A big draw is the Burt Clark gun collection. Clark was a local mechanic. He brought guns home from World War II and collected guns. “If someone didn’t have money to fix their car or their tractor, he’d barter with them for a gun,” Miller says. The result was an impressive collection which he donated a fair chunk of to the museum.

An extensive collection of broad axes used to prep logs and build many a homestead was donated by a Wyoming man. “My dad started talking to this fella who seemed to be scoping out the museum,” Miller says. Instead of theft, he had donation on his mind. “He told dad, the curator at the time, he’d been in a lot of museums but that this one had a different ‘tilt’ to it and he’d like to see his collection here.”

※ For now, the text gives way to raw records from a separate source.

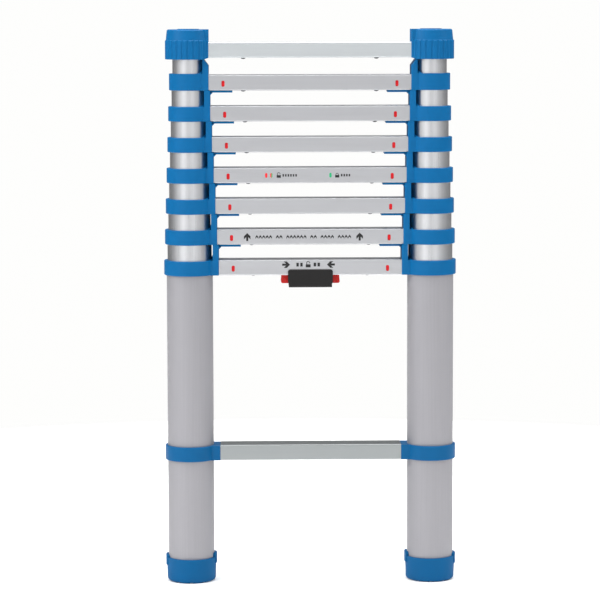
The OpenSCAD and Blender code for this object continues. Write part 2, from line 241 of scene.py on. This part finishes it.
def enamel(name, colour):
    """Enamel on a small flag: an even colour under a clear gloss."""
    return moulded(name, colour, (0.25, 0.33), 0.9, 0.008, 0.94, specular=0.3, coat=0.1)


def screen_ink(name, colour):
    """Screen-printing ink: a thin dull film. The screen's 0.2 mm mesh is drawn at 0.7 mm."""
    return moulded(name, colour, (0.5, 0.62), 0.7, 0.01, 0.9)


def zinc_steel():
    """Zinc-plated steel rivets, darkened: small, half dull, a little uneven."""
    material, tree, shader = new_material("zinc_steel")
    cloud = pattern(tree, (1.5, 1.5, 1.5))
    shader.inputs["Metallic"].default_value = 1.0
    finish(tree, shader, linear("#6f7072"), 0.7, (0.3, 0.5), cloud, cloud, 0.01)
    return material


def pale_floor():
    """Painted studio floor: near white and dull, with a faint roller texture."""
    material, tree, shader = new_material("pale_floor")
    roller = pattern(tree, (40, 40, 40), detail=2.0)
    finish(tree, shader, linear("#fbfbfa"), 0.99, (0.88, 0.92), roller, roller, 0.02)
    shader.inputs["Specular IOR Level"].default_value = 0.1
    return material


def give(node_name, material):
    """Gives a carried-over part its finish."""
    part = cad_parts[node_name]
    part.data.materials.clear()
    part.data.materials.append(material)


# ---------------------------------------------------------------- shapes

def section_body(k):
    """The body that rung k rides on."""
    return "base" if k >= BASE_SECTION else f"section_{k}"


def new_piece(name, shape, materials, body):
    """Makes an object from a bmesh and lets it ride on a body."""
    mesh = bpy.data.meshes.new(name)
    bmesh.ops.recalc_face_normals(shape, faces=shape.faces)
    shape.to_mesh(mesh)
    shape.free()
    for material in materials:
        mesh.materials.append(material)
    piece = bpy.data.objects.new(name, mesh)
    bpy.context.scene.collection.objects.link(piece)
    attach(piece, body)


def lathe(shape, profile, centre, segments):
    """Turns a profile of (radius, height) points around a vertical axis."""
    rings = []
    for radius, height in profile:
        if radius == 0:
            rings.append([shape.verts.new(centre + Vector((0, 0, height)))])
            continue
        rings.append([shape.verts.new(centre + Vector((radius * math.cos(a), radius * math.sin(a), height)))
                      for a in (2 * math.pi * i / segments for i in range(segments))])
    for low, high in zip(rings, rings[1:]):
        for i in range(segments):
            j = (i + 1) % segments
            corners = [low[i % len(low)], low[j % len(low)], high[j % len(high)], high[i % len(high)]]
            face = shape.faces.new(list(dict.fromkeys(corners)))
            face.smooth = True


def plate(shape, outline, front_y, film, slot_index):
    """A thin plate on a front face, from an outline of (x, z) points."""
    near = [shape.verts.new((x, front_y - film, z)) for x, z in outline]
    far = [shape.verts.new((x, front_y, z)) for x, z in outline]
    faces = [shape.faces.new(near), shape.faces.new(far[::-1])]
    for i in range(len(outline)):
        j = (i + 1) % len(outline)
        faces.append(shape.faces.new([near[i], far[i], far[j], near[j]]))
    for face in faces:
        face.material_index = slot_index


def turned(points, angle):
    """Points turned around the origin by a multiple of a quarter circle."""
    c, s = round(math.cos(angle)), round(math.sin(angle))
    return [(x * c - z * s, x * s + z * c) for x, z in points]


def moved(points, x, z):
    """Points moved to a place."""
    return [(px + x, pz + z) for px, pz in points]


def bar_outline(w, h):
    """A rectangle around the origin."""
    return [(-w / 2, -h / 2), (w / 2, -h / 2), (w / 2, h / 2), (-w / 2, h / 2)]


def pill_outline(w, h, steps=8, low=-1.0, high=1.0):
    """An upright slot shape, or its part between two sides given as -1..1."""
    r, points = w / 2, []
    for start, lift in ((0, h / 2 - r), (math.pi, r - h / 2)):
        for i in range(steps + 1):
            angle = start + math.pi * i / steps
            points.append((r * math.cos(angle), lift + r * math.sin(angle)))
    return [(min(max(x, low * r), high * r), z) for x, z in points]


BARB_DEPTH = 1.45        # upright depth of an arrow's barbs, as a share of its stroke


def arrow_outlines(length, head, stroke):
    """An upward arrow: a shaft, and two barbs that meet at its tip."""
    top, reach, depth = length / 2, head / 2, BARB_DEPTH * stroke
    barbs = [[(0, top), (side * reach, top - reach), (side * reach, top - reach - depth),
              (side * stroke / 2, top - stroke / 2 - depth), (0, top - stroke / 2 - depth)]
             for side in (-1, 1)]
    shaft = bar_outline(stroke, length - stroke / 2 - depth)
    return [*barbs, moved(shaft, 0, -(stroke / 2 + depth) / 2)]


def padlock_outlines(size, is_open):
    """A padlock: a body, and a shackle that is lifted where it is open."""
    outer, inner, steps = size * 0.3, size * 0.19, 10     # the shackle's radii
    width, height = size * 0.8, size * 0.5
    sill, lift = size * 0.05, size * (0.16 if is_open else 0.0)
    spring = sill + lift + size * 0.07                    # where the shackle's arch springs
    body = moved(bar_outline(width, height), 0, sill - height / 2)
    arcs = [[(radius * math.cos(math.pi * i / steps), spring + radius * math.sin(math.pi * i / steps))
             for i in range(steps + 1)] for radius in (outer, inner)]
    shackle = [[arcs[0][i], arcs[0][i + 1], arcs[1][i + 1], arcs[1][i]] for i in range(steps)]
    legs = []
    for side in (-1, 1):
        foot = sill + (lift if side > 0 else 0)
        legs.append([(side * inner, foot), (side * outer, foot), (side * outer, spring),
                     (side * inner, spring)])
    return [body, *shackle, *legs]


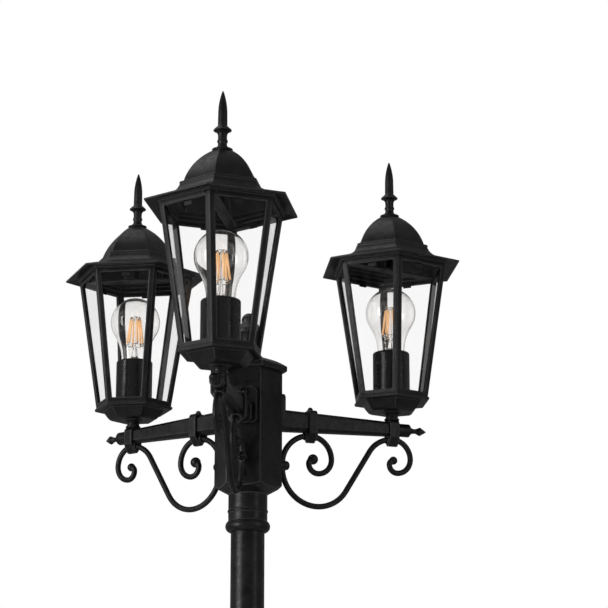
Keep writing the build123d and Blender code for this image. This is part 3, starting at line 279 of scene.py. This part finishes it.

Another suspicious acting guest kept running in and out to his car. When confronted, he asked Miller’s dad—who spent countless hours building detailed dioramas of Fort Keogh, the massive LO Ranch and Native American settlements—why he had Cheyenne teepees in a Sioux village. “Turns out he taught history of the West Plains Indians in Germany and pointed out dad’s error. They became lifelong friends.”

Many such tales can be told of both museums that serve to collect as many stories as they do artifacts. And if there’s one thing the cowboy-types who founded and those that still curate these treasured rural museums surely share, it’s the love of a good story. ‡

Above. Detailed dioramas, cowboy histories and robust donated collections fill Range Rider’s Museum. The Carter County Museum features local, Feek Tooke, who crossed Arabians with Shires creating the modern bucking horse.